Repeat the data verbatim.
==== PROVIDED DATA
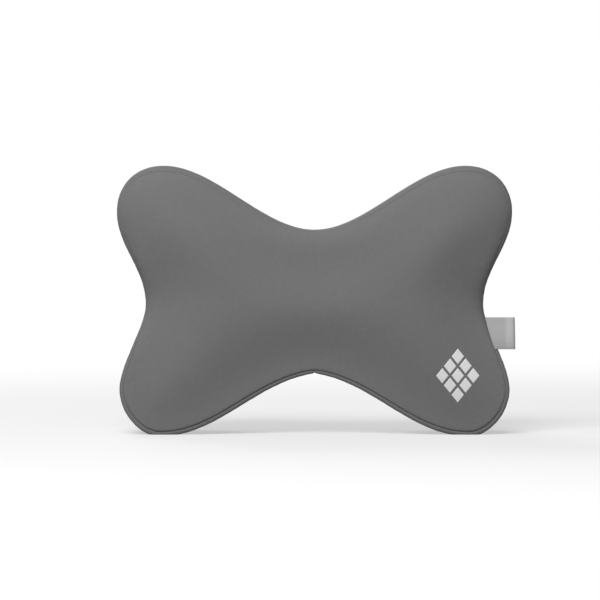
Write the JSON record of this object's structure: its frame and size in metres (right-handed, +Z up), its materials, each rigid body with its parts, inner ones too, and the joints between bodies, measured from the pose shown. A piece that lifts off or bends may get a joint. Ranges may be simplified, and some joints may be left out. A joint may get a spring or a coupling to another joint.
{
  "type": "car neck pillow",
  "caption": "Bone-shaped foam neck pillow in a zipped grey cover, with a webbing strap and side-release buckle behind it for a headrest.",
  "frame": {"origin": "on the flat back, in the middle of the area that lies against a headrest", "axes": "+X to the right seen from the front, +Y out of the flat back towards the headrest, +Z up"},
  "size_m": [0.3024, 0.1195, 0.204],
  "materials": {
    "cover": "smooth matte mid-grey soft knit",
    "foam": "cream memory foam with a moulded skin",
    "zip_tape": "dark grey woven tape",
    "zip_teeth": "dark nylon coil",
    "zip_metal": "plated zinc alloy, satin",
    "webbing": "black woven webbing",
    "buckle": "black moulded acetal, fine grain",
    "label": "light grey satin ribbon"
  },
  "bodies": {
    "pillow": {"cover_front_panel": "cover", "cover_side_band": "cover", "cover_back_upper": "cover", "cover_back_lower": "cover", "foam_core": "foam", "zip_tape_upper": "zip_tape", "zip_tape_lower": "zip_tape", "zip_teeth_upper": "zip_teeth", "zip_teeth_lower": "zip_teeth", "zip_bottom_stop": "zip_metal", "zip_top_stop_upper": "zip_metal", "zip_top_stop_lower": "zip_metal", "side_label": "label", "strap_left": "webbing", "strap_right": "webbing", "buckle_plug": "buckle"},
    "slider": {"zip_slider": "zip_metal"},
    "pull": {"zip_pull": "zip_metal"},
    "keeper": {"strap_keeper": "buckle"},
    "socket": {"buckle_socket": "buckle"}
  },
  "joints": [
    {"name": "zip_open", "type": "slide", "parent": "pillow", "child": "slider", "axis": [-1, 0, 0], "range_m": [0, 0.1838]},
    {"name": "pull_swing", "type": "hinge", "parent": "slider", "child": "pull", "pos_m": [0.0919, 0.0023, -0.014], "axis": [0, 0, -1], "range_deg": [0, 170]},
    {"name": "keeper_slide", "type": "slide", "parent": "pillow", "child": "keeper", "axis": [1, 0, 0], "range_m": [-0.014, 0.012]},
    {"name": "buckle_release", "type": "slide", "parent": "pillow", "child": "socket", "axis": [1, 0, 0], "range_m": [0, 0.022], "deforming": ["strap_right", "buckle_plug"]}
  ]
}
========
### WRITTEN SOLUTION
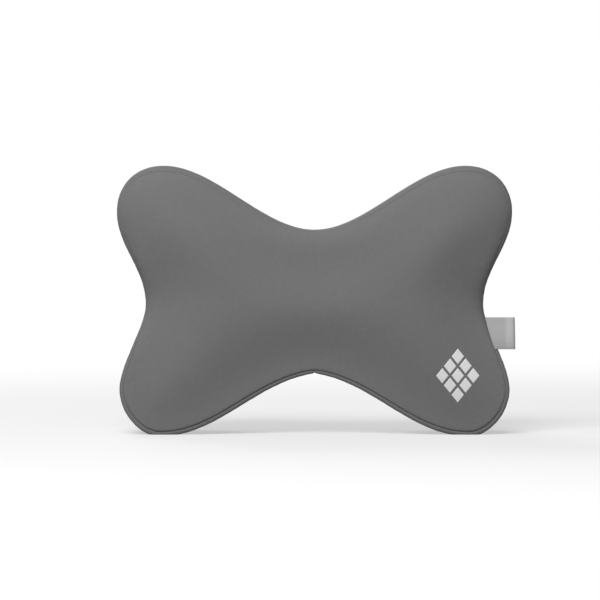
Write the JSON record of this object's structure: its frame and size in metres (right-handed, +Z up), its materials, each rigid body with its parts, inner ones too, and the joints between bodies, measured from the pose shown. A piece that lifts off or bends may get a joint. Ranges may be simplified, and some joints may be left out. A joint may get a spring or a coupling to another joint.
{
  "type": "car neck pillow",
  "caption": "Bone-shaped foam neck pillow in a zipped grey cover, with a webbing strap and side-release buckle behind it for a headrest.",
  "frame": {"origin": "on the flat back, in the middle of the area that lies against a headrest", "axes": "+X to the right seen from the front, +Y out of the flat back towards the headrest, +Z up"},
  "size_m": [0.3024, 0.1195, 0.204],
  "materials": {
    "cover": "smooth matte mid-grey soft knit",
    "foam": "cream memory foam with a moulded skin",
    "zip_tape": "dark grey woven tape",
    "zip_teeth": "dark nylon coil",
    "zip_metal": "plated zinc alloy, satin",
    "webbing": "black woven webbing",
    "buckle": "black moulded acetal, fine grain",
    "label": "light grey satin ribbon"
  },
  "bodies": {
    "pillow": {"cover_front_panel": "cover", "cover_side_band": "cover", "cover_back_upper": "cover", "cover_back_lower": "cover", "foam_core": "foam", "zip_tape_upper": "zip_tape", "zip_tape_lower": "zip_tape", "zip_teeth_upper": "zip_teeth", "zip_teeth_lower": "zip_teeth", "zip_bottom_stop": "zip_metal", "zip_top_stop_upper": "zip_metal", "zip_top_stop_lower": "zip_metal", "side_label": "label", "strap_left": "webbing", "strap_right": "webbing", "buckle_plug": "buckle"},
    "slider": {"zip_slider": "zip_metal"},
    "pull": {"zip_pull": "zip_metal"},
    "keeper": {"strap_keeper": "buckle"},
    "socket": {"buckle_socket": "buckle"}
  },
  "joints": [
    {"name": "zip_open", "type": "slide", "parent": "pillow", "child": "slider", "axis": [-1, 0, 0], "range_m": [0, 0.1838]},
    {"name": "pull_swing", "type": "hinge", "parent": "slider", "child": "pull", "pos_m": [0.0919, 0.0023, -0.014], "axis": [0, 0, -1], "range_deg": [0, 170]},
    {"name": "keeper_slide", "type": "slide", "parent": "pillow", "child": "keeper", "axis": [1, 0, 0], "range_m": [-0.014, 0.012]},
    {"name": "buckle_release", "type": "slide", "parent": "pillow", "child": "socket", "axis": [1, 0, 0], "range_m": [0, 0.022], "deforming": ["strap_right", "buckle_plug"]}
  ]
}